Previous study reported betaine administration can attenuate chronic alcohol-induced hepatic cholesterol accumulation (Yang et al., 2017), which was associated with downregulated mRNA expression of SREBP2 and HMGCR. Consistent with these results, hepatic SREBP2 and HMGCR mRNA and protein expression were markedly reduced in the betaine group compared with the controls. A previous study reported that maternal betaine enhanced hepatic cholesterol accumulation through suppressing CYP7A1 expression (Zhao et al., 2019). However, in this study, maternal betaine supplementation decreased hepatic cholesterol accumulation, in association with upregulated mRNA expression of CYP7A1. The inverse results between mammals and birds may be attributed to different nutrients delivery via mother–fetus circle, the placenta in mammals while the eggs in hens. Taken together, the downregulation of SREBP2 and HMGCR indicates suppressed cholesterol biosynthesis in the liver, whereas the upregulation of CYP7A1 implicates enhanced cholesterol conversion or transformation to bile acids. The combined effects of suppressed cholesterol biosynthesis and enhanced cholesterol catabolism may contribute to lower cholesterol content in the liver of betaine-treated offspring chickens.

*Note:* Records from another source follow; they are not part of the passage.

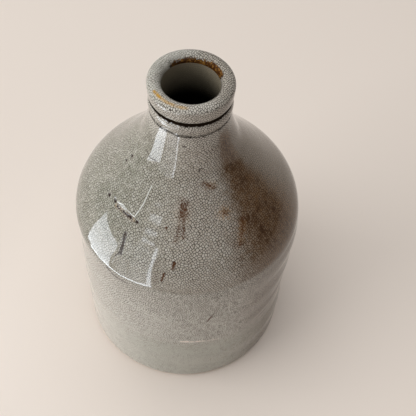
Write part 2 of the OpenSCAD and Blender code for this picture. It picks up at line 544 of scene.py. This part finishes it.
def skin_coordinates(m, lines):
    """Millimetres along and up the skin, in m.place's terms: the wall and the neck are
    unrolled as cylinders, the shoulder as a cone and the lip's crown as a flat ring.
    The edges between them wander with the noise, so that no straight seam shows."""
    finer = 1.15  # how much finer the crackle is on the neck and the crown
    back_turn, crown_x = 9.0, 300  # these keep the patterns of the parts different
    neck_foot, crown_edge = lines.cone_top[1] / MM + 16, lines.s.height / MM - 1.4

    x, y, z = m.split(m.place)
    wander = m.noise(m.place, 9.0, 3.0) - 0.5
    r = m.math("SQRT", x * x + y * y)
    front = m.math("ARCTAN2", x, -y)
    back = m.math("ARCTAN2", -x, y)
    behind = (y + wander * 14) > 0
    turn = front * (1 - behind) + (back + back_turn) * behind

    run = lines.cone_run
    slant = np.linalg.norm(run)
    spread = -run[0] / slant
    apex = (lines.shoulder[1] + lines.shoulder[0] * run[1] / -run[0]) / MM
    reach = (apex - z) * (slant / run[1])
    fan = turn * spread
    cone = m.join(reach * m.math("SINE", fan), reach * m.math("COSINE", fan))
    wall = m.join(turn * (lines.s.shoulder_r / MM), z)
    neck = m.join(turn * (lines.s.neck_r / MM * finer), z * finer)
    crown = m.join(x * finer + crown_x, y * finer)

    on_cone = (z + wander * 3) > lines.s.shoulder_z / MM
    on_neck = (z + wander * 9) > neck_foot
    on_crown = (z + wander * 2) > crown_edge
    skin = m.choose(on_cone, wall, cone)
    skin = m.choose(on_neck, skin, neck)
    return m.choose(on_crown, skin, crown), (front * (180 / math.pi), r, z)


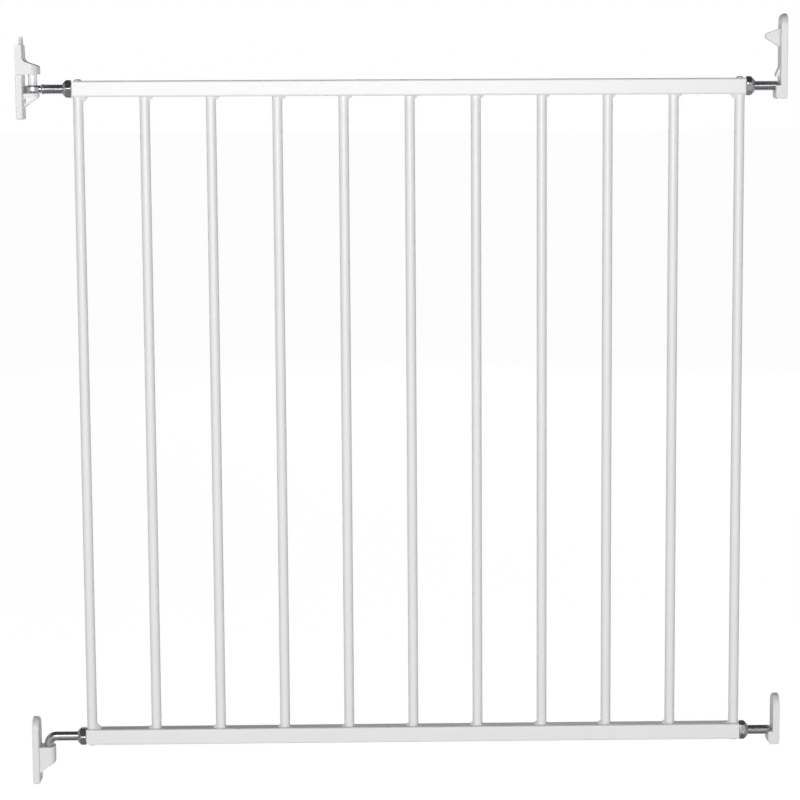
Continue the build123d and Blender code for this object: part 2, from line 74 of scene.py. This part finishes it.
# ---------------------------------------------------------------- mesh helpers
def piece_from(name, vertices, faces, body, material, slot, replaced):
    """A smooth-shaded mesh piece that rides on a body and stands for CAD nodes."""
    mesh = bpy.data.meshes.new(name)
    mesh.from_pydata(vertices, [], faces)
    mesh.polygons.foreach_set("use_smooth", [True] * len(mesh.polygons))
    mesh.update()
    mesh.set_sharp_from_angle(angle=math.radians(40))
    piece = bpy.data.objects.new(name, mesh)
    bpy.context.scene.collection.objects.link(piece)
    mesh.materials.append(material)
    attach(piece, body)
    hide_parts(*replaced)
    return piece


def skin(rings, closed_ends=(True, True)):
    """Faces between rings of equally many points, with a flat face on each closed end."""
    count = len(rings[0])
    vertices = [point for ring in rings for point in ring]
    faces = []
    for i in range(len(rings) - 1):
        for j in range(count):
            k = (j + 1) % count
            faces.append((i * count + j, (i + 1) * count + j, (i + 1) * count + k, i * count + k))
    if closed_ends[0]:
        faces.append(tuple(range(count)))
    if closed_ends[1]:
        last = (len(rings) - 1) * count
        faces.append(tuple(last + j for j in reversed(range(count))))
    return vertices, faces


def together(*parts):
    """Several (vertices, faces) pairs as one."""
    vertices, faces = [], []
    for more_vertices, more_faces in parts:
        start = len(vertices)
        vertices += more_vertices
        faces += [tuple(start + i for i in face) for face in more_faces]
    return vertices, faces


def smoothstep(low, high, value):
    """0 below low, 1 above high and a soft S between them."""
    t = min(1.0, max(0.0, (value - low) / (high - low)))
    return t * t * (3 - 2 * t)


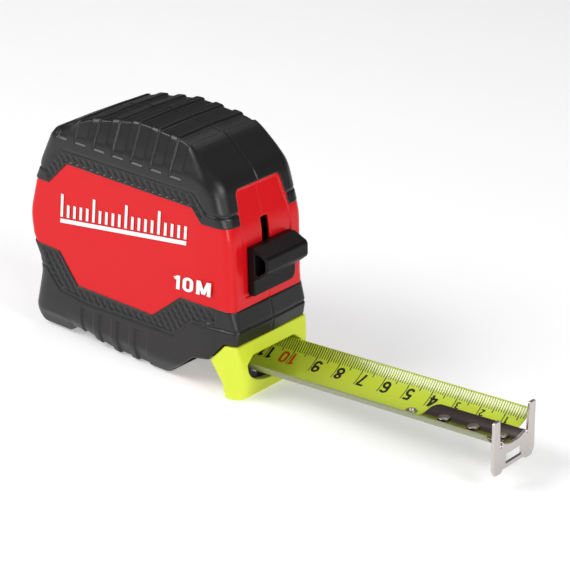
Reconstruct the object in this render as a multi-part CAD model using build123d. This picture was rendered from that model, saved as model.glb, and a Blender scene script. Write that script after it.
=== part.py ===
from build123d import *
import math
import os

# A ten metre pocket tape measure, stored as separate pieces.
# Frame: origin at the centre of the base, +X out of the mouth, +Z up, +Y on the belt clip's side.
# All sizes are in millimetres and all angles in degrees.

os.makedirs("parts", exist_ok=True)

# Driving sizes of the case
CASE_HALF = 23.0  # half the width over the rubber
RUBBER = 1.8  # thickness of the rubber skin
WALL = 2.2  # thickness of the hard shell under the rubber
PANEL_SINK = 0.6  # how far the bare shell lies below the rubber's face
RUN_GAP = 0.05  # radial gap of a running fit

# The blade, in its own frame: x = 0 at the hook's inner face, z = 0 at the height of its edges
BLADE_PITCH = 4.3  # the blade rises towards the hook
HOOK_X = 145.0
HOOK_Z = 20.8
BLADE_RADIUS = 17.5  # inside radius of the blade's hollow section
BLADE_HALF_CHORD = 14.2
BLADE_T = 0.2
BLADE_WIDTH = 33.0  # flat width, as it lies on the reel
BLADE_CENTRE = math.sqrt(BLADE_RADIUS**2 - BLADE_HALF_CHORD**2)  # height of the arc's centre
BLADE_ANGLE = math.asin(BLADE_HALF_CHORD / BLADE_RADIUS)  # half the arc's opening, in radians
BLADE_STRAIGHT = 116.0  # length that keeps its hollow section
RIVETS = (-4.5, -16.0, -28.0)
EYELET_X = -41.5

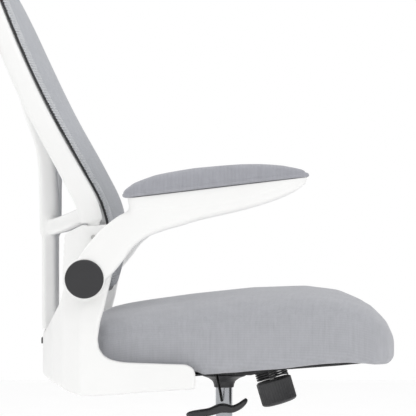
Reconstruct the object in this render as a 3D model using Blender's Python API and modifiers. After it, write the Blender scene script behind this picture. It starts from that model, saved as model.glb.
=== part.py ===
"""Mesh-back chair with flip-up arms: metres, +Z up, +X to the front, +Y to the sitter's left."""
import math

import bmesh
import bpy
from mathutils import Matrix, Vector

GAP = 0.0003  # between pieces that touch
PLAY = 0.0006  # radial play round a pin or a bolt

# Base and casters
LEG_COUNT = 5
LEG_REACH = 0.29  # column axis to caster stem
HUB_RADIUS = 0.043
HUB_BOTTOM = 0.046
HUB_TOP = 0.115
WHEEL_RADIUS = 0.0275
WHEEL_SIDES = 20
WHEEL_INNER = 0.0062
WHEEL_OUTER = 0.0245
WHEEL_AXLE_RADIUS = 0.004
CASTER_TRAIL = 0.022
FENDER_GAP = 0.003
FENDER_WALL = 0.003
LEG_BOTTOM = 2 * WHEEL_RADIUS + FENDER_GAP + FENDER_WALL + 0.001
LEG_TIP_TOP = LEG_BOTTOM + 0.030
STEM_RADIUS = 0.0055
STEM_LENGTH = 0.026

# Gas lift
COLUMN_X = 0.05
COLUMN_RADIUS = 0.025
COLUMN_WALL = 0.0035
COLUMN_BOTTOM = 0.045
COLUMN_TOP = 0.285
COLUMN_FLOOR = 0.005
BUSH_LENGTH = 0.085
TUBE_RADIUS = 0.014
TUBE_BORE = 0.011
TUBE_BOTTOM = 0.12
TUBE_TOP = 0.381
VALVE_RADIUS = 0.004
VALVE_RISE = 0.0063  # valve button above the tube's end
VALVE_DEPTH = 0.004
VALVE_TRAVEL = 0.0045
ROD_RADIUS = 0.005
ROD_TOP = 0.195
BEARING_HEIGHT = 0.005
CUP_TOP = 0.3662
CUP_BOTTOM = 0.344
CUP_FLANGE = 0.037

# Tilt mechanism
TILT_X = 0.082
TILT_Z = 0.388
PIN_RADIUS = 0.005
PIN_REACH = 0.0505
HOUSING_HALF = 0.042
CHEEK_WALL = 0.003
TILT_PLATE_HALF = 0.07
KNOB_SLANT = math.radians(16.5)
KNOB_X = 0.1309  # middle of the knob's top face
KNOB_Z = 0.3583
KNOB_RADIUS = 0.0295
KNOB_LENGTH = 0.0415
SPRING_LENGTH = 0.0345
SPRING_RADIUS = 0.0270
SPRING_WIRE = 0.0032
SPRING_TURNS = 8
SPRING_CUP = 0.0285
BOLT_RADIUS = 0.005
BOLT_HEAD_RADIUS = 0.008
BOLT_HEAD_HEIGHT = 0.0025
LEVER_RADIUS = 0.0026

# Seat, in a frame that leans up to the front about (COLUMN_X, SEAT_Z)
SEAT_Z = 0.40
SEAT_SLOPE = math.radians(4.2)
SEAT_HALF = 0.25
SEAT_REAR = -0.17
SEAT_FRONT = 0.32
BOARD_LENGTH = 0.426
BOARD_WIDTH = 0.436
BOARD_CORNER = 0.05
BOARD_CENTRE_X = 0.065
BOARD_THICK = 0.012
PAN_WALL = 0.003
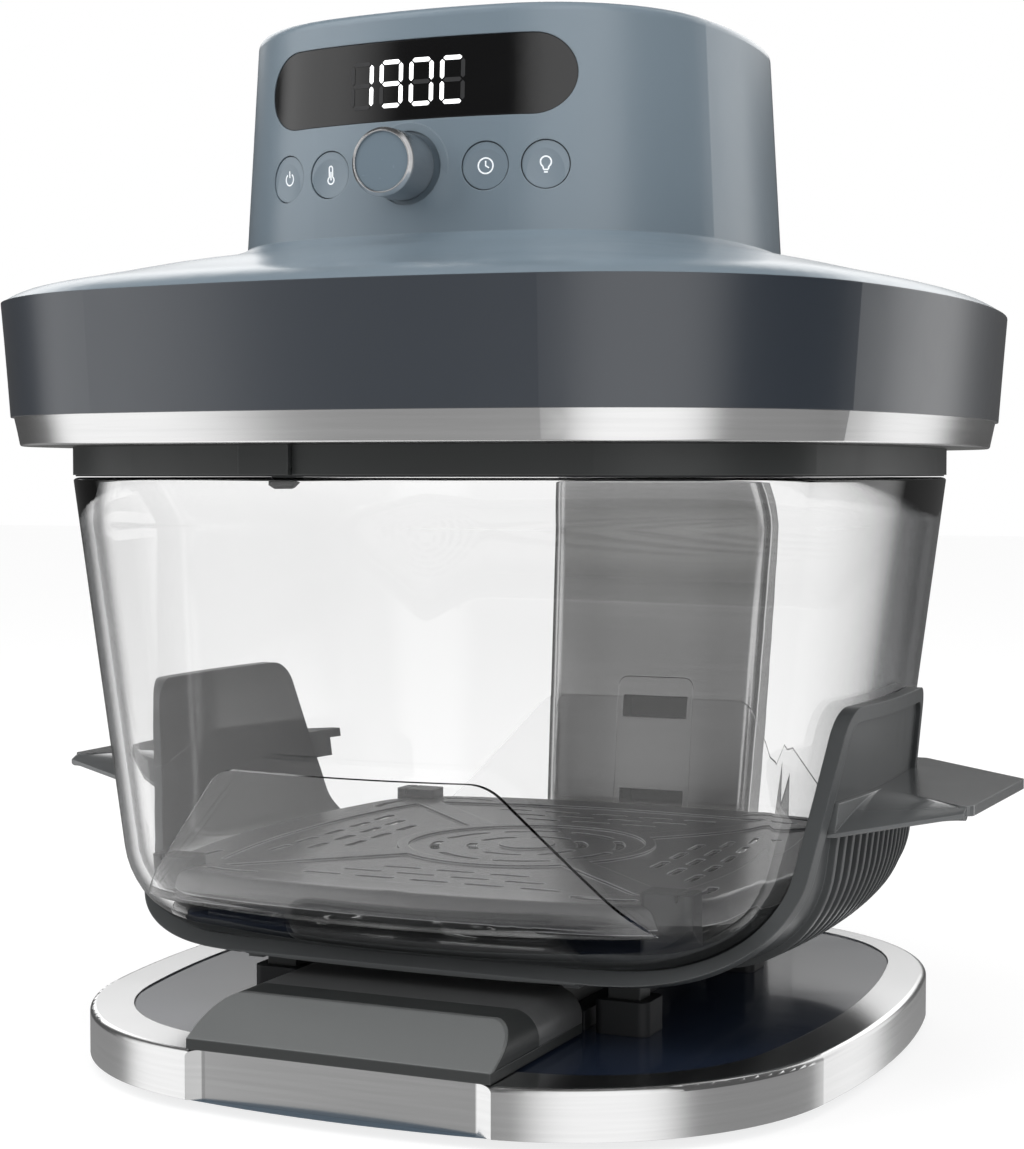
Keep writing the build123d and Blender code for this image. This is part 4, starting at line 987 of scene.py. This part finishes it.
def makeWorld():
    world = bpy.data.worlds.new("studio")
    bpy.context.scene.world = world
    world.use_nodes = True
    tree = world.node_tree
    tree.nodes.clear()
    rays = put(tree, "ShaderNodeLightPath", (-600, 300)).outputs
    seen = mathNode(tree, "MAXIMUM", rays["Is Camera Ray"], rays["Is Transmission Ray"], (-400, 300))
    plain = mathNode(tree, "LESS_THAN", rays["Glossy Depth"], 0.5, (-400, 500))  # no mirror on the way
    straight = mathNode(tree, "MULTIPLY", seen, plain, (-200, 300))
    fill = put(tree, "ShaderNodeBackground", (0, 200), Strength=studio["fill"])
    room = put(tree, "ShaderNodeBackground", (0, 0), Strength=stripSum(tree))
    white = put(tree, "ShaderNodeBackground", (0, -200), Strength=studio["white"])
    for light in (fill, room, white):
        setSockets(tree, light, Color=(1, 1, 1, 1))
    shiny = blendShaders(tree, rays["Is Glossy Ray"], fill, room, (200, 100))
    whole = blendShaders(tree, straight, shiny, white, (400, 0))
    output = put(tree, "ShaderNodeOutputWorld", (600, 0))
    join(tree, whole.outputs[0], output.inputs["Surface"])


def softBox(name, turn, distance, height, size, power):
    at = around(turn, distance, height)
    light = bpy.data.lights.new(name, "AREA")
    light.shape = "RECTANGLE"
    light.size, light.size_y = size
    light.energy = power
    lamp = bpy.data.objects.new(name, light)
    lamp.location = at
    lamp.rotation_euler = (Vector(studio["aim"]) - Vector(at)).to_track_quat("-Z", "Y").to_euler()
    lamp.visible_glossy = False
    lamp.visible_transmission = False
    bpy.context.collection.objects.link(lamp)


makeFloor()
makeWorld()
for name, lamp in studio["lamps"].items():
    softBox(name, *lamp)
print("studio lit")

camera = {"at": (0.30388, -0.68571, 0.18057), "turn": 24.36, "down": 2.496, "lens": 72.36, "sensor": 36.0}


def makeCamera():
    data = bpy.data.cameras.new("camera")
    data.lens = camera["lens"]
    data.sensor_width = camera["sensor"]
    eye = bpy.data.objects.new("camera", data)
    eye.location = camera["at"]
    eye.rotation_euler = (math.radians(90 - camera["down"]), 0, math.radians(camera["turn"]))
    bpy.context.collection.objects.link(eye)
    bpy.context.scene.camera = eye


makeCamera()
bpy.context.scene.view_settings.view_transform = "Standard"
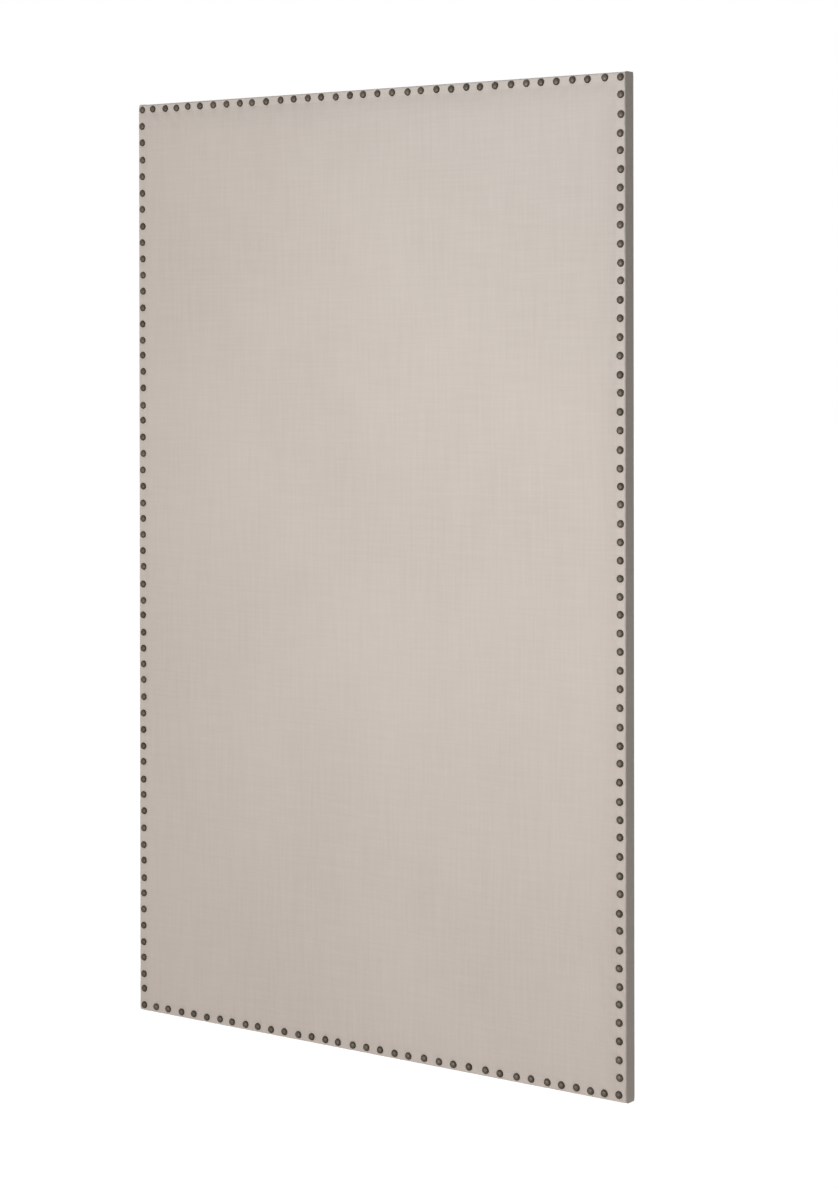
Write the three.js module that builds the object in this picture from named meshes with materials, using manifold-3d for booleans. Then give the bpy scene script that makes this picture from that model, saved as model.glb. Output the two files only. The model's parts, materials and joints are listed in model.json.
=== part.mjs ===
// Memo board: linen stretched over a padded cork panel in a mitred pine frame, edged all round with
// domed nails, closed behind with kraft paper and hung by two strap hangers with D rings.
//
// Millimetres. In the finished part +Z is up, the front faces -Y and the wall lies towards +Y. The
// origin is on the wall plane, midway between the two hanger pivots.
// Everything is drawn in elevation first: x to the right, y up, z from the wall plane towards the
// room. The last group turns that drawing upright.

import * as THREE from "three";
import { mergeVertices } from "three/addons/utils/BufferGeometryUtils.js";
import Module from "manifold-3d";

// Driving dimensions of the whole board
const boardWidth = 762;
const boardHeight = 1219.2;
const hangerDrop = 300; // from the top edge down to the hanger pivots
const clearance = 0.3; // left between pieces that lie against or pass through each other
const overrun = 1; // how far a cut runs past the face that it opens

// Pine frame
const frameDepth = 18;
const memberWidth = 42;
const rabbetWidth = 14;
const crossbarWidth = 45;
const housingDepth = 8; // how far the crossbar's ends run into the stiles
const blockLeg = 70;
const blockTip = 10; // blunt end of a corner block's sharp corners

// Panels in the rabbet
const backerThickness = 3;
const corkThickness = 6;

// Linen and padding
const linenThickness = 0.8;
const arrisRadius = 1.4; // outside of the linen where it turns over an edge
const flangeWidth = 32; // strip of linen turned over the back
const crownWidth = 40; // from the flat strip under the nails to the flat middle
const crownRise = 2;
const crownCornerRadius = 36;
const crownInsetShares = [0, 0.15, 0.42, 1]; // places up the crown's slope, outside to inside
const crownRiseShares = [0, 0.36, 0.76, 1]; // height reached at each of those places

// Nails
const nailInset = 6; // from the board's edge to the nails' centres
const nailSpacing = 22; // aimed at; each side takes the nearest whole number of equal steps
const headDiameter = 9.5;
const headHeight = 3;
const headRim = 0.5; // height of the rim below the dome
const shankWidth = 1.6;
const shankLength = 12;

// Kraft paper back and felt bumpers
const paperThickness = 0.6;
const paperInset = 6;
const bumperThickness = 5;
const bumperDiameter = 20;
const bumperEase = 0.8;

// Strap hangers
const strapThickness = 0.8;
const strapWidth = 15;
const strapEndMargin = 8; // from the lower screw down to the strap's end
const strapEndRadius = 6;
const eyeBendRadius = 1.2; // of the strap's centreline where it leaves the eye
const wireDiameter = 2.5;
const ringInnerWidth = 19;
const ringLegLength = 8; // straight sides of the D, from the bar to the round end
const ringCornerRadius = 2.4;
const ringRoom = 1.5; // between the hanging ring and the upper screw's head
const screwPitch = 16;

// Hanger screws
const screwDiameter = 3.5;
const screwLength = 15;
const screwTipLength = 3;
const screwHeadDiameter = 7;
const screwHeadHeight = 2.2;
const screwHeadRim = 0.9;

// Facets and steps on round forms
const headSides = 7;
const headRimShare = 0.74; // radius of the dome's middle ring over that of the rim
const headDomeShare = 0.66; // height of that ring above the rim over the dome's height
const cornerSteps = 2;
const screwSides = 8;
const bumperSides = 16;
const wireSides = 6;
const wireCornerSteps = 2;
const wireArcSteps = 10;
const eyeSteps = 8;
const eyeLeaveSteps = 2;
const strapEndSteps = 3;

// Sizes that follow from the ones above
const wrap = linenThickness + clearance; // from the board's edge to the frame's edge
const frameWidth = boardWidth - 2 * wrap;
const frameHeight = boardHeight - 2 * wrap;
const rabbetDepth = backerThickness + corkThickness + 2 * clearance;
const innerDepth = frameDepth - rabbetDepth; // wood left behind the rabbet
const panelWidth = frameWidth - 2 * (memberWidth - rabbetWidth + clearance);
const panelHeight = frameHeight - 2 * (memberWidth - rabbetWidth + clearance);
const frameOpeningWidth = frameWidth - 2 * memberWidth;
const marginWidth = 2 * nailInset; // flat strip with the nails along its middle
const memberCentreInset = wrap + memberWidth / 2; // from the board's edge
const holeWidth = shankWidth + 2 * clearance;
const boardCentreY = hangerDrop - boardHeight / 2;
const screwRadius = screwDiameter / 2;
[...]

We previously reported that supplementation of betaine could affect cholesterol metabolism in offspring by affecting carbon metabolism and DNA methylation (Hu et al., 2015, Idriss et al., 2017, Zhao et al., 2019). In this study, maternal betaine supplementation significantly enhanced methionine metabolism and methyl transfer genes expression of BHMT, AHCYL, and DNMT1 at protein levels in the offspring chicken liver, which agrees with a previous finding that maternal betaine supplementation causes BHMT and DNMT1 upregulation in the hypothalamus of offspring cockerels (Idriss et al., 2017). It is worth noting that, one carbon metabolism is essential for providing methyl group to the methylation of DNA, RNA, and histone methylation, thus playing a critical role in the epigenetic gene regulation. DNA methylation has been regarded as a major mechanism accounting for epigenetic gene regulation of betaine (Day and Kempson, 2016, Figueroa-Soto and Valenzuela-Soto, 2018). Previously, we reported that prenatal betaine programs offspring hepatic mRNA expression of SREBF2 and CYP7A1 through DNA methylation in neonatal piglets (Cai et al., 2014). However, in the present study, the methylation status of the promoters in response to methyl donor is complex and gene specific. Here, the promoter of SREBP2 gene was found to be hypermethylated, whereas that of CYP7A1 gene was hypomethylated, being reversely linked to the transcriptional repression of SREBP2 gene and transcriptional activation of CYP7A1 gene, respectively, in the liver of betaine-treated chicks. Nevertheless, in the present study, transcriptional regulation of gene expression is complex and mismatches between the methylation level of the promoter and the mRNA abundance of the gene were also observed. For instance, HMGCR and LDLR mRNA was significantly downregulated yet no alteration was detected in the methylation status of its promoter which contains very few CpG sites. Future in-depth studies are needed to unravel the mechanisms of betaine's effect on HMGCR and LDLR gene expression.

Conclusion

In conclusion, we demonstrate that maternal betaine supplementation decreased cholesterol content in the liver of offspring juvenile chickens through epigenetic regulation of cholesterol metabolic genes. Obviously, more in-depth investigations are needed to address whether other regulatory mechanisms are involved in betaine-induced cholesterol metabolic genes expression in the offspring juvenile chicken.